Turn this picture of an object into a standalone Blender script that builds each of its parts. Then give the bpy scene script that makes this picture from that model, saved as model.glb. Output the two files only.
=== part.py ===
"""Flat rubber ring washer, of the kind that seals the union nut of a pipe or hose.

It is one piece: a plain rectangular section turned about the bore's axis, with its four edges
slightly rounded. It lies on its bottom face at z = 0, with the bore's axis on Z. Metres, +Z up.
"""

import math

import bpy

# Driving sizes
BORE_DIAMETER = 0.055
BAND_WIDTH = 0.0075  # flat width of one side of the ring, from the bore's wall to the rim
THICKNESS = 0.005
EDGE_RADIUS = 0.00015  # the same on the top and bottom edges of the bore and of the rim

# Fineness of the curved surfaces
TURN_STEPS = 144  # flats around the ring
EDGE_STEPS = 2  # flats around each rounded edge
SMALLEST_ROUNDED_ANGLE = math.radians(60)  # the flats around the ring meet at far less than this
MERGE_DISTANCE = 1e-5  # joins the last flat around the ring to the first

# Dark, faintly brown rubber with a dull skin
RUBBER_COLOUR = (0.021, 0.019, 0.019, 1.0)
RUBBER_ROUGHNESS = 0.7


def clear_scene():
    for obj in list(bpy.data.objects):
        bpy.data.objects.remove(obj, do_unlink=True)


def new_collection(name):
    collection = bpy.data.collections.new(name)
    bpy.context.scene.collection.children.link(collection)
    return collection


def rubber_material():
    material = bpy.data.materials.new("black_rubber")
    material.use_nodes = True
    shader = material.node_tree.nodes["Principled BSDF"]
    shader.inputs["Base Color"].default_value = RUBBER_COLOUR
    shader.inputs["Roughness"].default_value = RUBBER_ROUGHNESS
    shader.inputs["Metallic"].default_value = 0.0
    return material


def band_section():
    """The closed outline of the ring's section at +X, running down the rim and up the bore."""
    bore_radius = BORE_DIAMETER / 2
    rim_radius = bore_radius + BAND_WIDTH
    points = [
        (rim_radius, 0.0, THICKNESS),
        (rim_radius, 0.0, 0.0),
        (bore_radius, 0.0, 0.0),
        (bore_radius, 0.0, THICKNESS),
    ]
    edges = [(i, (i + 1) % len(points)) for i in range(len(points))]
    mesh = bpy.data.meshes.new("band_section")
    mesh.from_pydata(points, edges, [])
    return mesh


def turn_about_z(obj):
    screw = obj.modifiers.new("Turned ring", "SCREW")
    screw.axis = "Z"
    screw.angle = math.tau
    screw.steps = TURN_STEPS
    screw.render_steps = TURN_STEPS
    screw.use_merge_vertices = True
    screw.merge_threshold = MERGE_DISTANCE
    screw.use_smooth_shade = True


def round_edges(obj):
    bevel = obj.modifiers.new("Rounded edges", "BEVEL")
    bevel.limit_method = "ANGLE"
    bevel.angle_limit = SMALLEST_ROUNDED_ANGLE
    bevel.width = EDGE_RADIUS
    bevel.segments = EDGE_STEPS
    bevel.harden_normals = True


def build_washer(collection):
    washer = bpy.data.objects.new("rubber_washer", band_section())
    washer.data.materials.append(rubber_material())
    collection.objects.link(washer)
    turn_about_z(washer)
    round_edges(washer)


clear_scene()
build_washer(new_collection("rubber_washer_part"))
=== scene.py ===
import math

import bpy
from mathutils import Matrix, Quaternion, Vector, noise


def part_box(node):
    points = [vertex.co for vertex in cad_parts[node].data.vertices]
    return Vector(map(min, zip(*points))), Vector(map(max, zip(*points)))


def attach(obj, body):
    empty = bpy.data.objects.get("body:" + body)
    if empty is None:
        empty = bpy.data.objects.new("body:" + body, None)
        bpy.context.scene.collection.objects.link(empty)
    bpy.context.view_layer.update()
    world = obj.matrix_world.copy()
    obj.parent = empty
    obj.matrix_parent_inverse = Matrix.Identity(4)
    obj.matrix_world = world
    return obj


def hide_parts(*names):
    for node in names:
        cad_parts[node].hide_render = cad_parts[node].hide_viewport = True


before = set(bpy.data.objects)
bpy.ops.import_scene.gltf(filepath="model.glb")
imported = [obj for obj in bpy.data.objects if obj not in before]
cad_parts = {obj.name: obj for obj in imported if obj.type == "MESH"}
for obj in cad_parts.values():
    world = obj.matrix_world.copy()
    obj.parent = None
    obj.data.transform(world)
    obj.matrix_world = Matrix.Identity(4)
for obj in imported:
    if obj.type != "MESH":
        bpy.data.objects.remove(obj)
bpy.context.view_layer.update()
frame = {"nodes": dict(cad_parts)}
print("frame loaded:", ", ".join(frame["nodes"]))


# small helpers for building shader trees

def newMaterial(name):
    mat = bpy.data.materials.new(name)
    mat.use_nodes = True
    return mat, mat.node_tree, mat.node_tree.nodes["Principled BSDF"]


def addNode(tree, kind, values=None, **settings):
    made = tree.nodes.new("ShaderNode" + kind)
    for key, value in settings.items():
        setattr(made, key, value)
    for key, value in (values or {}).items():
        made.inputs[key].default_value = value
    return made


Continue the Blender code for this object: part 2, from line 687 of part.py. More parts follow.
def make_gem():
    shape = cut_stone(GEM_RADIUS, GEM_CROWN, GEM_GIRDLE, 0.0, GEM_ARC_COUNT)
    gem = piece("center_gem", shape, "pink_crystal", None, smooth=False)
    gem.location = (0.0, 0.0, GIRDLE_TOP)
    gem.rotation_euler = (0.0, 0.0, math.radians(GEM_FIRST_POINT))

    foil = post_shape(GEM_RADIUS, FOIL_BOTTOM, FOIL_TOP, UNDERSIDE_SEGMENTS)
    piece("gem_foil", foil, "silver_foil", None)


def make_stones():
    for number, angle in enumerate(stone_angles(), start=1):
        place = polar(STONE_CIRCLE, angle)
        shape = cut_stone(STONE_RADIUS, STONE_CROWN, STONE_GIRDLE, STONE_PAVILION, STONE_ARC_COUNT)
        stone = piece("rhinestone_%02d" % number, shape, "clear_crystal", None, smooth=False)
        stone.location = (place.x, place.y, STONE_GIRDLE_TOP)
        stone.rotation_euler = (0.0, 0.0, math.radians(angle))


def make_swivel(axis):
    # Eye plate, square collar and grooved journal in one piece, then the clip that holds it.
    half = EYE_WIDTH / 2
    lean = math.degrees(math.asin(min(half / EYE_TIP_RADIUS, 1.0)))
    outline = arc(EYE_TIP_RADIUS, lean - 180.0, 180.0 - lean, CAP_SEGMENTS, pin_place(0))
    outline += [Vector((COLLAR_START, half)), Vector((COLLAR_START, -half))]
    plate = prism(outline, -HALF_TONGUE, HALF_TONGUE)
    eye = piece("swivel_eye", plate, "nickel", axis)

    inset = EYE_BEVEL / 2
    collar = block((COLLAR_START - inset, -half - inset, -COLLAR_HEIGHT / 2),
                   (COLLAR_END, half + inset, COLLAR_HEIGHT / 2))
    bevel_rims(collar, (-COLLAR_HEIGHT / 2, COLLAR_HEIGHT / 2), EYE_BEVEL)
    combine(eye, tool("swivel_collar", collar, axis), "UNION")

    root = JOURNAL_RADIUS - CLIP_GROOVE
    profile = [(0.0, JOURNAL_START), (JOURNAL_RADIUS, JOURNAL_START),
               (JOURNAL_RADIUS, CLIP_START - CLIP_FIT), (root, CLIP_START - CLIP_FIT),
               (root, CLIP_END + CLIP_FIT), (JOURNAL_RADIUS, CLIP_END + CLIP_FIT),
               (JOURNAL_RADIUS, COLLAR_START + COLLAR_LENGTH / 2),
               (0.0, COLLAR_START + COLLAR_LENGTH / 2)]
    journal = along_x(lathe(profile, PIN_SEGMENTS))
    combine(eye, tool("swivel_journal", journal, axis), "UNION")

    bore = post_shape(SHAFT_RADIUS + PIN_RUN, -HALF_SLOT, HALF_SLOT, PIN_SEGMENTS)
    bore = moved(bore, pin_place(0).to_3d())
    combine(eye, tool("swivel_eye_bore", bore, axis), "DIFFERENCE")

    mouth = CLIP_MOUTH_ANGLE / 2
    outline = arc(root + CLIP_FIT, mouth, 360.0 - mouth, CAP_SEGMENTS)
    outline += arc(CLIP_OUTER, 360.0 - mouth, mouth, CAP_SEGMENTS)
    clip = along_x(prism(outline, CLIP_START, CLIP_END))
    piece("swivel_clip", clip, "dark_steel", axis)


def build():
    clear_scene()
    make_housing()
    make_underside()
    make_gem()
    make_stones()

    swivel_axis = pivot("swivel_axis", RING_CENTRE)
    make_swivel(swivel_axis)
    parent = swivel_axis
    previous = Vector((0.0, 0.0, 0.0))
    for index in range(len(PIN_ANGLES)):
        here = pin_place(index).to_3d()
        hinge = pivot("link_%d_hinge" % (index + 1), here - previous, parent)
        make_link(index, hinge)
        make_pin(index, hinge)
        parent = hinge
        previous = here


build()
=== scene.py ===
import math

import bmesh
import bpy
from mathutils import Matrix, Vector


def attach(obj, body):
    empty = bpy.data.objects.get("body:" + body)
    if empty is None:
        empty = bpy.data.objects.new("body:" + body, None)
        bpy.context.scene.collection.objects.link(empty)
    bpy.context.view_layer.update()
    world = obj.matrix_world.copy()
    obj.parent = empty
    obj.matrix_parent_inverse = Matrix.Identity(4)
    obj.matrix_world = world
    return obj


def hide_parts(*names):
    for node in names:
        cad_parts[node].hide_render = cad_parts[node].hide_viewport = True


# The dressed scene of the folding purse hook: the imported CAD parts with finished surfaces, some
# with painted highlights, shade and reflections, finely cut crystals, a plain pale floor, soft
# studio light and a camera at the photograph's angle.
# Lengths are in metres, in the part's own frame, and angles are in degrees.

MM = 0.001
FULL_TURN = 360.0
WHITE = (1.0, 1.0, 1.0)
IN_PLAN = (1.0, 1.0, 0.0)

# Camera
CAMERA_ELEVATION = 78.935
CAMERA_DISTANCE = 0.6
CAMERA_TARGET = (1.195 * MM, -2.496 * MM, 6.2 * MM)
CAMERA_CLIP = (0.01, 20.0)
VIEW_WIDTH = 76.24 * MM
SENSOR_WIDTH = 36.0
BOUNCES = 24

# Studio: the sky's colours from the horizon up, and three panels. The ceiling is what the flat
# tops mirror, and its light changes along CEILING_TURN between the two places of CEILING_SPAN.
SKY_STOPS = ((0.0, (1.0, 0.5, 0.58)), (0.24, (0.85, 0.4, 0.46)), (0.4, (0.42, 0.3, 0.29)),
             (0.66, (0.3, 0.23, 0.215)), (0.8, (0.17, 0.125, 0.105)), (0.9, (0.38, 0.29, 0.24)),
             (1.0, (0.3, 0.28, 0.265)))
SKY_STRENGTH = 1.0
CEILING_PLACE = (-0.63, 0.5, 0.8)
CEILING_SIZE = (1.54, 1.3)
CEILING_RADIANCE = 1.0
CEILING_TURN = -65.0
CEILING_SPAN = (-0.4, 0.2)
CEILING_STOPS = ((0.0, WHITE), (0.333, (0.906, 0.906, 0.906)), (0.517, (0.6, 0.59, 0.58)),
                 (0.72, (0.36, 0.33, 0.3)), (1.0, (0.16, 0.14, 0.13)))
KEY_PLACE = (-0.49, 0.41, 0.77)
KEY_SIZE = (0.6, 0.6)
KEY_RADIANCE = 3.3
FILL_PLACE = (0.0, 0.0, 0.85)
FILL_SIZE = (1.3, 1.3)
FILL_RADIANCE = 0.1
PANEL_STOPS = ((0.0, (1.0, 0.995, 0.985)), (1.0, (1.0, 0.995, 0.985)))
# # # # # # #
■ WHAT YOU NEED TO DO ■
Return exactly, and only, the lines from the one containing "imported = [obj" down to the one containing "return made", with both of those lines included.

■ ANSWER TO THE TASK ■
imported = [obj for obj in bpy.data.objects if obj not in before]
cad_parts = {obj.name: obj for obj in imported if obj.type == "MESH"}
for obj in cad_parts.values():
    world = obj.matrix_world.copy()
    obj.parent = None
    obj.data.transform(world)
    obj.matrix_world = Matrix.Identity(4)
for obj in imported:
    if obj.type != "MESH":
        bpy.data.objects.remove(obj)
bpy.context.view_layer.update()
frame = {"nodes": dict(cad_parts)}
print("frame loaded:", ", ".join(frame["nodes"]))


# small helpers for building shader trees

def newMaterial(name):
    mat = bpy.data.materials.new(name)
    mat.use_nodes = True
    return mat, mat.node_tree, mat.node_tree.nodes["Principled BSDF"]


def addNode(tree, kind, values=None, **settings):
    made = tree.nodes.new("ShaderNode" + kind)
    for key, value in settings.items():
        setattr(made, key, value)
    for key, value in (values or {}).items():
        made.inputs[key].default_value = value
    return made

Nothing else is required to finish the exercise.